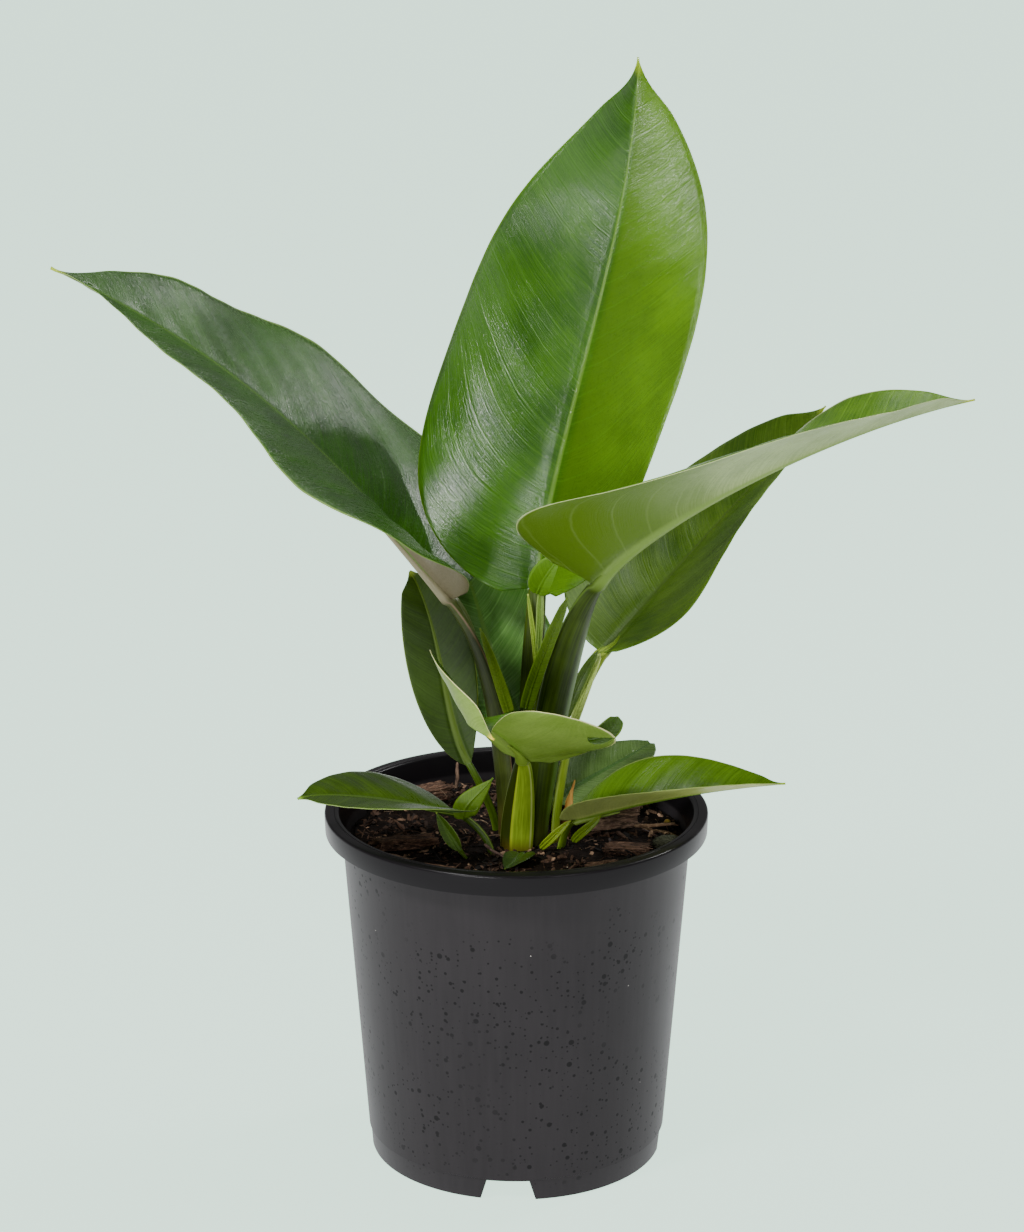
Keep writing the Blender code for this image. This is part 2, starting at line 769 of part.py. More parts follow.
def make_twig(lump, seed):
    bm = bmesh.new()
    bmesh.ops.create_cone(
        bm, cap_ends=True, segments=7, radius1=0.5, radius2=0.32, depth=1.0,
        matrix=Matrix.Rotation(math.pi / 2, 4, "Y"),
    )
    lengthwise = [e for e in bm.edges if abs((e.verts[0].co - e.verts[1].co).x) > 0.5]
    bmesh.ops.subdivide_edges(bm, edges=lengthwise, cuts=4)
    lump_surface(bm, lump, np.random.default_rng(seed))
    add_object(lump.name, mesh_from(bm, lump.name), plant, bark_brown)


def make_bead():
    bm = bmesh.new()
    bmesh.ops.create_icosphere(bm, subdivisions=2, radius=BEAD_RADIUS * MM)
    middle = np.array(BEAD_PLACE) * spread()
    centre = lifted(np.array([*middle, BEAD_RADIUS + SURFACE_GAP]))
    bmesh.ops.translate(bm, verts=bm.verts[:], vec=centre)
    add_object("fertiliser_bead", mesh_from(bm, "fertiliser_bead"), plant, bead_yellow)


def make_bud_scale():
    """The dried scale that wrapped a leaf bud: a narrow pointed strip, hollow towards the stalks."""
    bm = bmesh.new()
    bmesh.ops.create_grid(bm, x_segments=4, y_segments=8, size=1)
    flat = np.array([v.co for v in bm.verts])
    up = (flat[:, 1] + 1) / 2
    width = BUD_SCALE_HALF_WIDTH * (1 - up**2.5) + 0.3
    x = BUD_SCALE_FOOT[0] + flat[:, 0] * width + 5 * up**2
    y = BUD_SCALE_FOOT[1] - 1.2 * flat[:, 0] ** 2 * (1 - up) - 2 * up
    z = SURFACE_GAP + 0.5 + BUD_SCALE_HEIGHT * up
    for vert, place in zip(bm.verts, lifted(np.column_stack([x, y, z]))):
        vert.co = place
    scale = add_object("bud_scale", mesh_from(bm, "bud_scale"), plant, bud_orange)
    shell = scale.modifiers.new("scale thickness", "SOLIDIFY")
    shell.thickness = 0.6 * MM
    shell.offset = 0.0


# ---------------------------------------------------------------- build

clear_scene()
plant = new_collection("potted philodendron")
cutters = new_collection("cutters")
pot_plastic = material("black_pot_plastic", (0.035, 0.033, 0.036), 0.45)
mix_brown = material("potting_mix", (0.045, 0.028, 0.018), 0.95)
root_brown = material("root_and_crown", (0.42, 0.33, 0.18), 0.7)
leaf_green = material("leaf_green", (0.06, 0.17, 0.015), 0.35)
bark_brown = material("bark", (0.13, 0.075, 0.045), 0.9)
grit_grey = material("grit", (0.16, 0.16, 0.13), 0.85)
bead_yellow = material("fertiliser_bead", (0.45, 0.28, 0.04), 0.5)
bud_orange = material("dried_scale", (0.5, 0.22, 0.03), 0.6)

make_pot()
make_crown_and_mix()
for one in LEAVES:
    make_leaf(one)
for seed, one in enumerate(BARK):
    make_bark(one, seed, grit_grey if one.name == "grey_grit" else bark_brown)
for seed, one in enumerate(TWIGS):
    make_twig(one, 40 + seed)
make_bead()
make_bud_scale()
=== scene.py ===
import math

import bmesh
import bpy
import numpy as np
from mathutils import Matrix, Vector, noise


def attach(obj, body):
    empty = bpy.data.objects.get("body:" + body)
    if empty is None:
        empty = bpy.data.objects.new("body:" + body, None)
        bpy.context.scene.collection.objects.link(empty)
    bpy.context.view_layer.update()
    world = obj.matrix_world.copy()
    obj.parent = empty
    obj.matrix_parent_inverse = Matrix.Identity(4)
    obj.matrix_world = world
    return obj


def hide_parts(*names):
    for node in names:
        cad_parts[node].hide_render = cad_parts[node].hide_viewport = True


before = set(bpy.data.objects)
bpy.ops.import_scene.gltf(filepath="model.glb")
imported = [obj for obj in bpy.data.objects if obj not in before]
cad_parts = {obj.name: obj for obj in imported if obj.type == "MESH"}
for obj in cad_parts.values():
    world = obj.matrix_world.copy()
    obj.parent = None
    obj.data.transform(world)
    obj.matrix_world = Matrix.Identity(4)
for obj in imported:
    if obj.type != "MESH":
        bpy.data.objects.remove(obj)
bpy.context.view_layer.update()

MM = 0.001

# ---------------------------------------------------------------- nursery pot
# The pot is one thin injection moulding in black polypropylene: a tapered wall under a
# rolled rim with a hanging lip, and a foot band with four drainage notches. Handling has
# dulled it, and water splashed on it has dried to small dark spots.

RIM_RADIUS = 100.0
POT_HEIGHT = 187.0
RIM_WIDTH = 7.7
LIP_DEPTH = 11.0
LIP_WALL = 1.6
LIP_DRAFT = 0.4
WALL = 1.7
SHOULDER_RADIUS = 91.0
FOOT_RADIUS = 77.0
FOOT_BAND_HEIGHT = 12.0
FOOT_BAND_STEP = 0.8
FLOOR_HEIGHT = 9.0
FLOOR_THICKNESS = 1.8
NOTCH_TURN = math.radians(-93.2)
POT_BLACK = (0.0185, 0.0162, 0.0178)


def finish_mesh(bm, name, sharp_degrees=None):
    """Turns a bmesh into a shown object at the origin, smooth except at edges over the angle."""
    data = bpy.data.meshes.new(name)
    bm.to_mesh(data)
    bm.free()
    data.shade_smooth()
    if sharp_degrees:
        data.set_sharp_from_angle(angle=math.radians(sharp_degrees))
    made = bpy.data.objects.new(name, data)
    bpy.context.scene.collection.objects.link(made)
    return made


def spun(profile, steps):
    """A closed profile of (radius, height) in millimetres, spun once about the pot's axis."""
    bm = bmesh.new()
    verts = [bm.verts.new((r * MM, 0.0, z * MM)) for r, z in profile]
    edges = [bm.edges.new((a, b)) for a, b in zip(verts, verts[1:] + verts[:1])]
    bmesh.ops.spin(
        bm, geom=verts + edges, axis=(0, 0, 1), cent=(0, 0, 0),
        angle=math.tau, steps=steps, use_merge=True,
    )
    bmesh.ops.remove_doubles(bm, verts=bm.verts[:], dist=1e-6)
    bmesh.ops.recalc_face_normals(bm, faces=bm.faces[:])
    return bm


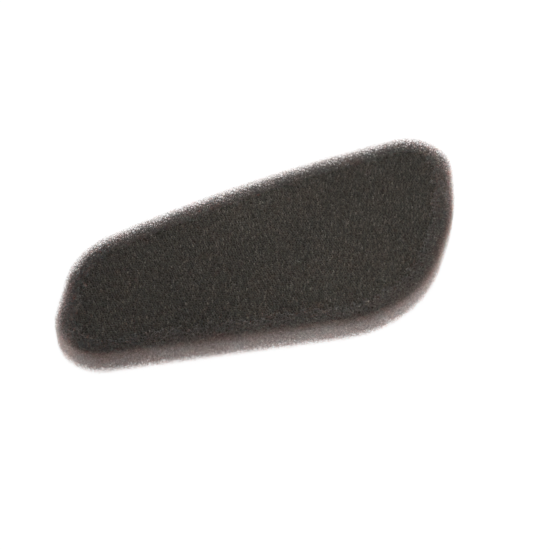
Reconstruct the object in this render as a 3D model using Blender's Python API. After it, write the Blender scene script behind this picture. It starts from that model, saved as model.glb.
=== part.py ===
"""Foam filter pad: one slab of open-cell foam, cut square to a wedge-shaped outline.

The pad lies flat. X runs along its length from the narrow end to the wide end, Y runs
towards the long bowed back edge, and Z runs up through its thickness. The origin is on
the bottom face, at the centre of the outline's box. Lengths are in metres.
"""

from math import acos, ceil, cos, sin, tan

import bmesh
import bpy
from mathutils import Vector

# The slab.
THICKNESS = 0.015

# The outline's corners before they are rounded, measured from the back corner of the
# narrow end: along X towards the wide end, and as depths from the back chord.
BACK_LENGTH = 0.2269          # chord between the two back corners
BACK_RISE = 0.0109            # peak of the bowed back edge, beyond that chord
NARROW_END_LEAN = 0.0410      # front corner of the narrow end, out beyond its back corner
NARROW_END_DEPTH = 0.0654
WIDE_FRONT_INSET = 0.0787     # front corner of the wide end, in from its back corner
WIDE_FRONT_DEPTH = 0.1144
WIDE_KNEE_INSET = 0.0289      # blunt bend halfway along the wide end
WIDE_KNEE_DEPTH = 0.0605

# Corner radii.
NARROW_BACK_RADIUS = 0.0434
NARROW_FRONT_RADIUS = 0.0248
WIDE_FRONT_RADIUS = 0.0686
WIDE_KNEE_RADIUS = 0.1035
WIDE_BACK_RADIUS = 0.0242

# How far a straight facet may stray from its arc.
CHORD_ERROR = 0.00003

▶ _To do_
Exactly those lines that run from the line with "0.28, 0.04), 0.5)" through the line with "obj.data.transform(world)" are to be reproduced; both end lines belong to the range.

▶ _Response for this exercise_
bead_yellow = material("fertiliser_bead", (0.45, 0.28, 0.04), 0.5)
bud_orange = material("dried_scale", (0.5, 0.22, 0.03), 0.6)

make_pot()
make_crown_and_mix()
for one in LEAVES:
    make_leaf(one)
for seed, one in enumerate(BARK):
    make_bark(one, seed, grit_grey if one.name == "grey_grit" else bark_brown)
for seed, one in enumerate(TWIGS):
    make_twig(one, 40 + seed)
make_bead()
make_bud_scale()
=== scene.py ===
import math

import bmesh
import bpy
import numpy as np
from mathutils import Matrix, Vector, noise


def attach(obj, body):
    empty = bpy.data.objects.get("body:" + body)
    if empty is None:
        empty = bpy.data.objects.new("body:" + body, None)
        bpy.context.scene.collection.objects.link(empty)
    bpy.context.view_layer.update()
    world = obj.matrix_world.copy()
    obj.parent = empty
    obj.matrix_parent_inverse = Matrix.Identity(4)
    obj.matrix_world = world
    return obj


def hide_parts(*names):
    for node in names:
        cad_parts[node].hide_render = cad_parts[node].hide_viewport = True


before = set(bpy.data.objects)
bpy.ops.import_scene.gltf(filepath="model.glb")
imported = [obj for obj in bpy.data.objects if obj not in before]
cad_parts = {obj.name: obj for obj in imported if obj.type == "MESH"}
for obj in cad_parts.values():
    world = obj.matrix_world.copy()
    obj.parent = None
    obj.data.transform(world)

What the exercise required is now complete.